Benzina e Migranti. I due cavalli di battaglia sono diventati due boomerang. E Matteo Salvini – scientemente – evita di parlarne. A evidenziare il flop sui carburanti è Huffington Post, comparando le dichiarazioni del leghista dello scorso febbraio (“Mai più la benzina a due euro”), e il risultato di adesso: sulla A8 Varese-Milano, gli automobilisti fanno il pieno a 2,722 euro il litro. All’epoca il ministro prometteva che – non sarebbe successo, ma se fosse successo – il governo avrebbe tagliato le accise. E, invece, ora che è successo, alla sforbiciata non ci pensa nessuno e anzi al ministero dello Sviluppo negano che i prezzi siano fuori controllo. “Facciamo meglio di altri Paesi europei”, dicono dal ministero di Adolfo Urso.
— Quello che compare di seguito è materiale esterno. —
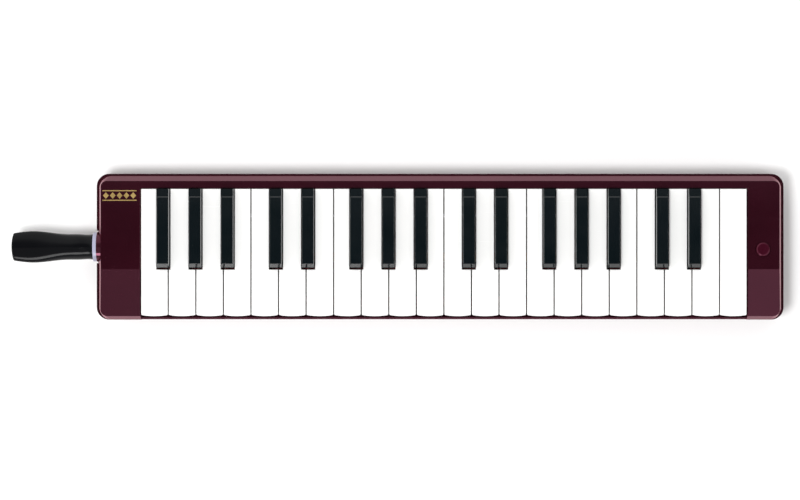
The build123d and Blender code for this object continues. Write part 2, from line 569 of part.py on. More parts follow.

Il quotidiano di Mattia Feltri ricorda le parole di Salvini a febbraio, dopo aver incontrato i benzinai: “L’accordo è che se si arrivasse sopra i 2 euro, il governo interverrà, com’è stato già fatto l’anno scorso. Adesso però siamo a 1,8 euro, e conto che il 2 davanti non lo si vedrà più”. A luglio, Salvini col collega Urso siglava il decreto trasparenza sui carburanti, quello dei cartelli dal distributore. Ma nei quindici giorni dall’entrata in vigore della misura, i prezzi sono lievitati. Una tassa occulta da più di 2 miliardi di euro che pagano tutti gli italiani: quelli che si sono spostati per le vacanze. Ma anche quelli che sono rimasti a casa e la macchina la usano per andare al lavoro. E in mancanza di una misura immediata – un decreto agostano alquanto improbabile e che il governo allo stato esclude – la frittata è fatta. Il caro carburanti non doveva esserci. Ma c’è stato.
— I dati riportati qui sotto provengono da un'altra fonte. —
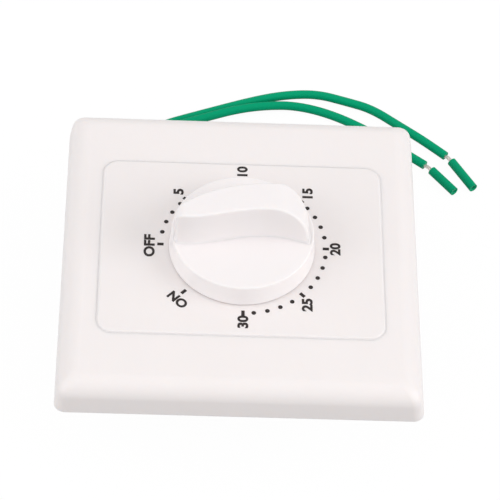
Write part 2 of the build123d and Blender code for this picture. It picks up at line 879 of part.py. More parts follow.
with BuildPart() as moving_root:
    block(
        (block_left, leaf_y, blade_z),
        (block_right, leaf_y + blade_thickness, blade_top),
    )
    block(
        (moving_tab_x - tab_width / 2, leaf_y, tab_z),
        (moving_tab_x + tab_width / 2, leaf_y + blade_thickness, blade_z),
    )
    block(
        (moving_tab_x - tab_width / 2, leaf_y, tab_z),
        (moving_tab_x + tab_width / 2, block_far + tab_length, tab_z + tab_thickness),
    )
keep(moving_root, "moving_root")

with BuildPart() as contact_block:
    block((block_left, block_near, block_low), (block_right, block_far, back_plate_z))
    add(fixed_blade.part, mode=Mode.SUBTRACT)
    add(moving_root.part, mode=Mode.SUBTRACT)
    for place in block_screw_places:
        rod(screw_shank + pilot_gap, block_low, back_plate_z, place, Mode.SUBTRACT)
        rod(screw_head + hole_gap, block_low, block_low + block_screw_seat, place, Mode.SUBTRACT)
keep(contact_block, "contact_block")

with BuildPart() as block_screws:
    pan_screws(block_screw_places, block_low + block_screw_seat, block_screw_length)
keep(block_screws, "block_screws")

# Moving leaf, hinged at the block's edge, with its follower pad and rivet
leaf_start = block_right + leaf_gap
pad_tip_y = cam_radius + pad_gap

with BuildPart() as contact_leaf:
    block((leaf_start, leaf_y, blade_z), (blade_tip, leaf_y + blade_thickness, blade_top))
keep(contact_leaf, "contact_leaf")

with BuildPart() as follower_pad:
    with BuildSketch(Plane.XY.offset(blade_z + pad_inset)):
        with BuildLine():
            Line((-pad_width / 2, leaf_y), (pad_width / 2, leaf_y))
            ThreePointArc((pad_width / 2, leaf_y), (0, pad_tip_y), (-pad_width / 2, leaf_y))
        make_face()
    extrude(amount=blade_height - 2 * pad_inset)
keep(follower_pad, "follower_pad")

rivet_x = blade_tip - rivet_inset
rivet_z = blade_z + blade_height / 2


def rivet(face_y, toward):
    """A round contact rivet that stands on a blade's face and points along Y."""
    with BuildSketch(Plane((rivet_x, face_y, rivet_z), z_dir=(0, toward, 0))) as head:
        Circle(rivet_radius)
    extrude(head.sketch, amount=rivet_height)


with BuildPart() as moving_rivet:
    rivet(leaf_y + blade_thickness, 1)
    fillet(moving_rivet.faces().sort_by(Axis.Y)[-1].edges(), rivet_edge)
keep(moving_rivet, "moving_rivet")

with BuildPart() as fixed_rivet:
    rivet(fixed_blade_y, -1)
    fillet(fixed_rivet.faces().sort_by(Axis.Y)[0].edges(), rivet_edge)
keep(fixed_rivet, "fixed_rivet")

# Grommet through the case wall, with the two lead bores
grommet_inner_y = inner_y - grommet_nose
grommet_outer_y = case_y / 2 + grommet_flange_depth

with BuildPart() as grommet:
    block(
        (lead_exit_x - grommet_x / 2, grommet_inner_y, lead_exit_z - grommet_z / 2),
        (lead_exit_x + grommet_x / 2, case_y / 2, lead_exit_z + grommet_z / 2),
    )
    flange_x = grommet_x / 2 + grommet_flange
    flange_z = grommet_z / 2 + grommet_flange
    block(
        (lead_exit_x - flange_x, case_y / 2, lead_exit_z - flange_z),
        (lead_exit_x + flange_x, grommet_outer_y, lead_exit_z + flange_z),
    )
    fillet(grommet.faces().sort_by(Axis.Y)[-1].edges(), grommet_edge)
    bore_plane = Plane((lead_exit_x, grommet_inner_y, lead_exit_z), x_dir=(1, 0, 0), z_dir=(0, 1, 0))
    with BuildSketch(bore_plane):
        with Locations((-lead_exit_pitch / 2, 0), (lead_exit_pitch / 2, 0)):
            Circle(lead_diameter / 2 + lead_bore_gap)
    extrude(amount=grommet_outer_y - grommet_inner_y, mode=Mode.SUBTRACT)
keep(grommet, "grommet")

# Lead tails inside the case, from the grommet's outer face to the tabs
tail_end_y = block_far + tab_length + tail_gap


def tube_along(radius, near_y, far_y, x):
    plane = Plane((x, near_y, lead_exit_z), x_dir=(1, 0, 0), z_dir=(0, 1, 0))
    with BuildSketch(plane) as section:
        Circle(radius)
    extrude(section.sketch, amount=far_y - near_y)


with BuildPart() as lead_tails:
    for x in lead_places:
        tube_along(lead_diameter / 2, tail_end_y, grommet_outer_y, x)
keep(lead_tails, "lead_tails")

with BuildPart() as tail_strands:
    for x in lead_places:
        tube_along(strand_diameter / 2, tail_end_y - tail_strand, tail_end_y, x)
keep(tail_strands, "tail_strands")

# Solder over each strand end, on its tab
with BuildPart() as solder_joints:
    for x in lead_places:
        solder_y = tail_end_y - tail_strand + solder_radius - solder_over
        solder_top = lead_exit_z + strand_diameter / 2 + solder_cover
        rod(solder_radius, tab_z + tab_thickness, solder_top, (x, solder_y))
    add(tail_strands.part, mode=Mode.SUBTRACT)
keep(solder_joints, "solder_joints")

# Knob: a drafted skirt with a shallow round floor and one S-curved grip that points at OFF
grip_low_z = knob_floor_z - grip_root
grip_upper_z = knob_floor_z + (grip_top_z - knob_floor_z) / 4
skirt_taper = math.degrees(
    math.atan((knob_base_radius - knob_floor_radius) / (knob_floor - knob_lift))
)
clip_far_y = arbor_flat + knob_clip_thickness + 2 * fitted_gap
wall_line = [(-16.1, -3.6), (-12.5, -3.95), (-4.1, -2.35), (5.3, -1.0), (11.0, -1.6), (15.6, -3.05)]
round_end = [(15.2, 2.3), (10.0, 7.1)]
rear_line = [(10.0, 7.1), (4.0, 6.9), (-2.1, 6.0), (-9.2, 3.5), (-13.6, 0.8)]
pointer_end = (-15.8, -1.3)

with BuildPart() as grip:
    with BuildSketch(Plane.XY.offset(grip_low_z)):
        with BuildLine():
            Spline(*wall_line)
            ThreePointArc(wall_line[-1], *round_end)
            Spline(*rear_line)
            ThreePointArc(rear_line[-1], pointer_end, wall_line[0])
        make_face()
    extrude(amount=grip_top_z - grip_low_z)
    fillet(grip.edges().filter_by(Axis.Z).sort_by(Axis.X)[0], grip_nose_edge)
    over_z = grip_top_z + grip_root
    with BuildSketch(Plane.XZ.offset(-knob_base_radius)):
        with BuildLine():
            nose_x = grip_nose_x + grip_nose_radius
            nose_z = grip_top_z - grip_nose_radius
            nose_diagonal = grip_nose_radius * math.sqrt(0.5)
            ThreePointArc(
                (nose_x, grip_top_z),
                (nose_x - nose_diagonal, nose_z + nose_diagonal),
                (grip_nose_x, nose_z),
            )
            Line((grip_nose_x, nose_z), (2 * grip_nose_x, nose_z))
            Line((2 * grip_nose_x, nose_z), (2 * grip_nose_x, over_z))
            Line((2 * grip_nose_x, over_z), (nose_x, over_z))
            Line((nose_x, over_z), (nose_x, grip_top_z))
        make_face()
        with BuildLine():
            arc_x = grip_end_x - grip_end_radius
            arc_z = grip_top_z - grip_end_radius
            over_x = grip_end_x + knob_wall
            diagonal = grip_end_radius * math.sqrt(0.5)
            ThreePointArc(
                (arc_x, grip_top_z), (arc_x + diagonal, arc_z + diagonal), (grip_end_x, arc_z)
            )
            Line((grip_end_x, arc_z), (over_x, grip_low_z))
            Line((over_x, grip_low_z), (2 * over_x, over_z))
            Line((2 * over_x, over_z), (arc_x, over_z))
            Line((arc_x, over_z), (arc_x, grip_top_z))
        make_face()
    extrude(amount=2 * knob_base_radius, mode=Mode.SUBTRACT)
    upper_edges = grip.edges().filter_by(lambda edge: edge.center().Z > grip_upper_z)
    fillet(upper_edges, grip_edge)

with BuildPart() as knob:
    with BuildSketch(Plane.XY.offset(knob_z)):
        Circle(knob_base_radius)
    extrude(amount=knob_floor - knob_lift, taper=skirt_taper)
    fillet(knob.edges().sort_by(Axis.Z)[-1], knob_edge)
    with BuildSketch(Plane.XY.offset(knob_z)):
        Circle(knob_floor_radius - knob_wall)
        Circle(knob_hub_radius, mode=Mode.SUBTRACT)
    extrude(amount=knob_floor - knob_lift - knob_web, mode=Mode.SUBTRACT)
    add(grip.part)
    rod(knob_hub_radius, knob_hub_z, knob_z)
    rod(arbor_radius + running_gap, knob_hub_z, knob_bore_z, mode=Mode.SUBTRACT)
    block(
        (-arbor_radius, clip_far_y, knob_hub_z),
        (arbor_radius, arbor_radius + running_gap, knob_bore_z),
    )
keep(knob, "knob")

# Flat spring between the arbor's flat and the knob's bore
with BuildPart() as knob_clip:
    block(
        (-knob_clip_width / 2, arbor_flat + fitted_gap, knob_hub_z + knob_clip_inset),
        (knob_clip_width / 2, clip_far_y - fitted_gap, arbor_high - knob_clip_inset),
    )
keep(knob_clip, "knob_clip")

# Leads: routes by hand, each corner's arc as large as its runs allow
rest_z = slug_diameter / 2
long_route = [
    (lead_places[0], grommet_outer_y, lead_exit_z),
    (lead_places[0], 31.0, lead_exit_z),
    (-19.3, 37.7, 5.6),
    (-24.0, 44.7, 3.9),
    (-26.6, 52.7, 2.3),
    (-25.4, 59.4, 1.4),
    (-21.0, 64.6, rest_z),
    (-9.5, 69.2, rest_z),
    (5.0, 74.8, rest_z),
    (13.5, 77.0, rest_z),
    (21.5, 77.5, rest_z),
    (29.0, 75.2, rest_z),
    (35.8, 72.9, rest_z),
    (43.0, 67.2, rest_z),
    (49.6, 62.1, rest_z),
    (54.9, 57.3, rest_z),
]
short_route = [
    (lead_places[1], grommet_outer_y, lead_exit_z),
    (lead_places[1], 31.0, lead_exit_z),
    (-16.0, 37.6, 5.7),
    (-20.5, 44.4, 4.3),
    (-23.0, 51.9, 3.0),
    (-21.85, 58.4, 2.3),
    (-17.8, 63.6, 2.1),
    (-9.0, 67.1, 2.1),
    (0.0, 70.6, 2.1),
    (8.0, 72.6, 1.6),
    (15.5, 73.2, rest_z),
    (24.0, 70.9, rest_z),
    (33.0, 66.2, rest_z),
    (41.0, 60.3, rest_z),
    (49.3, 53.9, rest_z),
]


def corner_radii(points):
    radii = []
    for before, corner, after in zip(points, points[1:], points[2:]):
        run_in = Vector(*corner) - Vector(*before)
        run_out = Vector(*after) - Vector(*corner)
        turn = math.radians(run_in.get_angle(run_out))
        shorter = min(run_in.length, run_out.length)
        radii.append(0.45 * shorter / math.tan(turn / 2))
    return radii


def sweep_tube(points, diameter, label):
    # A round section swept along the route; prints its length, radii and volume
    radii = corner_radii(points)
    with BuildPart() as tube:
        with BuildLine() as path:
            FilletPolyline(*points, radius=radii)
        with BuildSketch(Plane(origin=path.line @ 0, z_dir=path.line % 0)):
            Circle(diameter / 2)
        sweep()
    length = sum(edge.length for edge in path.edges())
    share = tube.part.volume / (math.pi * diameter**2 / 4 * length)
    print(f"{label}: length {length:.1f} mm, volume share {share:.4f}")
    print(f"{label}: radii", [round(radius, 1) for radius in radii])
    keep(tube, label)


sweep_tube(long_route, lead_diameter, "long_lead")
sweep_tube(short_route, lead_diameter, "short_lead")


# Bare strands past each lead's end, bent towards the slug of insulation left on them
def along(point, degrees, distance):
    x, y = polar(distance, degrees, point[:2])
    return (x, y, point[2])


def lead_heading(route):
    return math.degrees(math.atan2(route[-1][1] - route[-2][1], route[-1][0] - route[-2][0]))


for name, route, slug_heading, slug_length in (
    ("long", long_route, long_slug_heading, long_slug_length),
    ("short", short_route, short_slug_heading, short_slug_length),
):
    bend = along(route[-1], lead_heading(route), bare_run)
    slug_start = along(bend, slug_heading, bare_run)
    sweep_tube([route[-1], bend, slug_start], strand_diameter, f"{name}_strand")
    slug_plane = Plane(
        origin=slug_start, z_dir=Vector(1, 0, 0).rotate(Axis.Z, slug_heading)
    )
    with BuildPart() as slug:
        with BuildSketch(slug_plane):
            Circle(slug_diameter / 2)
        extrude(amount=slug_length)
        with BuildSketch(slug_plane.offset(slug_length - slug_bore)):
            Circle(strand_diameter / 2 + slug_bore_gap)
        extrude(amount=slug_bore, mode=Mode.SUBTRACT)
    keep(slug, f"{name}_slug")
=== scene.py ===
import math
import bmesh
import bpy
from mathutils import Matrix, Vector


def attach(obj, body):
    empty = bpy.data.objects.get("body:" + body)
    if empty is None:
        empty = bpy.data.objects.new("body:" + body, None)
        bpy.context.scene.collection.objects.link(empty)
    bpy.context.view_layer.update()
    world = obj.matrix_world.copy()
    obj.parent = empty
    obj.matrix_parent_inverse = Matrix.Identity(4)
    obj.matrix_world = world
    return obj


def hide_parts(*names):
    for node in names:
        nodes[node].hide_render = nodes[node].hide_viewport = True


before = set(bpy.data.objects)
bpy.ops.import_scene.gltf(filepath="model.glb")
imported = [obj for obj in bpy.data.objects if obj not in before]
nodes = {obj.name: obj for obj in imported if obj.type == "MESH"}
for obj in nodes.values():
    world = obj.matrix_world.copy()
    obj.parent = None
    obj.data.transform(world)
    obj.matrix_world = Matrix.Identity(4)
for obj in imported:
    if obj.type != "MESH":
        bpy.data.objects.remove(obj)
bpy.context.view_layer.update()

mm = 0.001
print("timer switch: frame loaded with", len(nodes), "solids")

# a long lens from the front, well above the plate
camera = {
    "lens": 180.53,
    "sensor": 36.0,
    "near": 0.05,
    "far": 10.0,
    "place": (-0.019384, -0.367991, 0.505057),
    "right": (0.99891376, 0.00180773, 0.04656206),
    "down": (0.02999624, -0.78961837, -0.61286463),
    "forward": (0.03565836, 0.61359561, -0.78881488),
}


def linkThing(name, data):
    thing = bpy.data.objects.new(name, data)
    bpy.context.scene.collection.objects.link(thing)
    return thing


def addCamera():
    data = bpy.data.cameras.new("camera")
    data.lens = camera["lens"]
    data.sensor_width = camera["sensor"]
    data.clip_start, data.clip_end = camera["near"], camera["far"]
    thing = linkThing("camera", data)
    right, down, forward = (Vector(camera[key]) for key in ("right", "down", "forward"))
    turn = Matrix((right, -down, -forward)).transposed().to_4x4()
    thing.matrix_world = Matrix.Translation(camera["place"]) @ turn
    bpy.context.scene.camera = thing


addCamera()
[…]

Come sanno gli automobilisti i 2 euro alla colonnina ci sono eccome. La norma che impone di esibire il cartello col prezzo medio accanto a quello praticato dal distributore non ha funzionato. Nei primi 15 giorni di adozione della misura i carburanti hanno continuato a salire. Qualche dato: al primo agosto la Provincia autonoma di Bolzano faceva registrare 1.945 (la Puglia 1.943), nelle Marche 1.892. Oggi sono rispettivamente a 1.978, 1.971 e 1.925. Questo sui territori. Il prezzo medio della rete autostradale passa da 1,984 a 2,019. Inoltre si deve tener conto che si tratta di medie calcolate prevalentemente sul servizio self, e non sul ‘servito’.
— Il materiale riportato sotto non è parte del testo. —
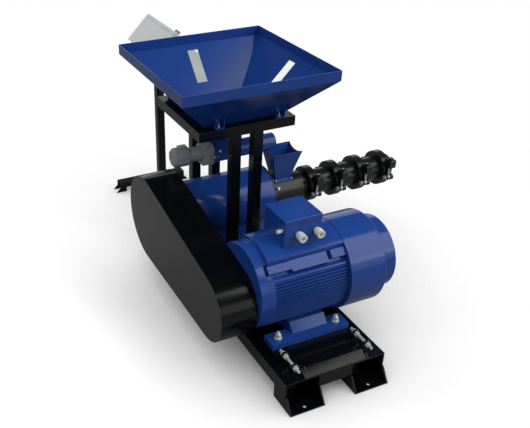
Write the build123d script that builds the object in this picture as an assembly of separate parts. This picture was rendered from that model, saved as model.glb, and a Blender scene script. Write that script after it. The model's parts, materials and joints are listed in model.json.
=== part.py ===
"""Screw extruder on a channel-steel base: belt-driven barrel, screw feeder, square hopper, control box.

Frame: +X runs along the screw, from the belt guard to the die. +Y runs from the motor end of the
base to the control box. +Z is up. The origin is on the floor, at the centre of the anchor holes.
All sizes are in millimetres.
"""

from build123d import *
from math import sqrt
import os

# Base frame of rolled channels
BASE_WIDTH = 520.0
BASE_LENGTH = 1590.0
CHANNEL_WIDTH = 180.0
CHANNEL_FLANGE = 70.0
CHANNEL_WEB_T = 6.0
CHANNEL_FLANGE_T = 8.0
CHANNEL_ROOT_R = 6.0
FOOT_LENGTH = 150.0
FOOT_FLARE = 46.0
FRAME_SETBACK = 54.0
ANCHOR_FROM_END = 29.0
ANCHOR_HOLE_R = 8.0
CROSS_MEMBER_DEPTH = 70.0
CROSS_MEMBER_T = 6.0

# Motor on its slide plate
MOTOR_FROM_FRONT = 490.0
MOTOR_AXIS_Z = 395.0
MOTOR_FOOT_GAUGE = 356.0
MOTOR_FOOT_T = 29.0
MOTOR_FOOT_DEPTH = 86.0
MOTOR_FOOT_LENGTH = 412.0
MOTOR_BODY_R = 206.0
MOTOR_FIN_DEPTH = 20.0
MOTOR_CORE_R = MOTOR_BODY_R - MOTOR_FIN_DEPTH
MOTOR_BODY_START = -226.0
MOTOR_SHIELD_START = -264.7
MOTOR_COWL_START = 190.0
MOTOR_COWL_END = 386.0
MOTOR_COWL_R = 226.0
MOTOR_CAP_END = 474.0
MOTOR_CAP_R = 180.0
MOTOR_INLET_R = 150.0
MOTOR_COWL_SHEET = 4.0
MOTOR_FIN_COUNT = 21
MOTOR_FIN_T = 5.0
MOTOR_FIN_START = -191.0
MOTOR_FIN_Z = (9.0 - MOTOR_CORE_R, 97.0)
MOTOR_LEDGE_Z = (104.0, 112.0)
MOTOR_SHIELD_CHAMFER = 2.0
MOTOR_COWL_ROUND = 8.0
MOTOR_WEB_X = (-79.0, 109.0)
MOTOR_WEB_FOOT = 182.0
MOTOR_WEB_TOP = (145.0, -172.0)
MOTOR_SADDLE_X = -204.0
MOTOR_SADDLE_HALF = 126.0
MOTOR_SADDLE_RISE = 18.0
PLATE_ANGLE = 45.0
PLATE_RISE = 8.0
PLATE_ROOT = 0.9
PLATE_RECESS = 34.0
PLATE_SPANS = ((-213.0, -97.0, -13.0, 23.0), (-97.0, 92.0, -26.0, 26.0), (113.0, 190.0, -14.0, 25.0))
SLIDE_PLATE_T = 12.0
SLIDE_PLATE_WIDTH = 420.0
SLIDE_PLATE_FRONT = 186.0
SLIDE_PLATE_REAR = 716.0
TENSION_BOLT_X = 190.0
TENSION_BOLT_R = 7.0
TENSION_BOLT_Z = 182.0
TENSION_BOLT_FRONT = 66.0
TENSION_BOLT_END = 228.0
TENSION_NUT_FLATS = 24.0
TENSION_NUT_T = 12.0
TENSION_LUG_W = 40.0
TENSION_LUG_T = 8.0
TENSION_BAR_Y = 100.0
APRON_REACH = 43.0
APRON_RISE = 26.0
APRON_T = 6.0
APRON_HALF = 162.0
TRAY_HALF = 190.0
TRAY_T = 6.0

# Terminal box on the motor
TERMINAL_X = -8.0
TERMINAL_WIDTH = 190.0
TERMINAL_DEPTH = 180.0
TERMINAL_TOP_Z = 738.0
TERMINAL_HEIGHT = 170.0
TERMINAL_LID_T = 24.0
GLAND_R = 20.0
GLAND_LENGTH = 44.0
GLAND_X = (-31.0, 61.0)
GLAND_Z = 658.0
SMALL_GLAND_R = 9.0
SMALL_GLAND_LENGTH = 26.0
SMALL_GLAND_OFFSET = -68.0
SMALL_GLAND_Z = 682.0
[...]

E poi, al netto della benzina, c’è un altro flop documentato dai numeri: quello che riguarda i migranti. A ripercorrere la questione su ‘Il Foglio’ è Luca Gambardella: “Secondo i dati diffusi ieri dal ministero dell’Interno, nei primi otto mesi del 2023, rispetto allo stesso periodo dell’anno precedente, sono sbarcati 101.386 migranti sulle coste italiane, in crescita del 107 per cento. Nonostante i numeri allarmanti, nelle vesti di ministro delle Infrastrutture Salvini si è ritrovato a parlare di sbarchi solamente fra le mura dell’Ucciardone. Ma lì, nell’aula bunker del carcere di Palermo, il segretario della Lega è costretto nella scomoda posizione di imputato, con l’accusa di omissione di atti d’ufficio e sequestro di persona, per aver negato nel 2020 lo sbarco a Lampedusa dei richiedenti asilo soccorsi da un’imbarcazione della ong spagnola Open Arms. Sui social, l’ultimo riferimento di Salvini ai migranti risale a maggio, prima della grande ondata di arrivi, quando il Capitano ha rivendicato con orgoglio la sua amicizia con Marine Le Pen: “Non accetto lezioni sull’immigrazione da chi respinge in Italia donne, bambini e uomini”, aveva scritto su Twitter in uno dei suoi slanci contro il presidente francese Emmanuel Macron. Da allora, silenzio”.
“Salvini non pare voglia continuare una guerra ormai data per persa come quella dei migranti, e forse non più così utile nelle urne”. E ancora: “Salvini ha mantenuto il basso profilo persino in queste settimane in cui il Mediterraneo pullula di navi delle ong in concomitanza con numeri di partenze elevati, sia dalla Tunisia (da dove sono salpate 54.693 persone da gennaio a luglio), sia dalla Libia (30.075 migranti diretti sulle nostre coste, al netto degli scontri scoppiati a Tripoli negli ultimi giorni e che potrebbero condurre ad ancora più instabilità). Nemmeno questo però è bastato a rilanciare il fantomatico “allarme pull factor”, tanto caro dalle parti del Carroccio fino a meno di un anno fa”.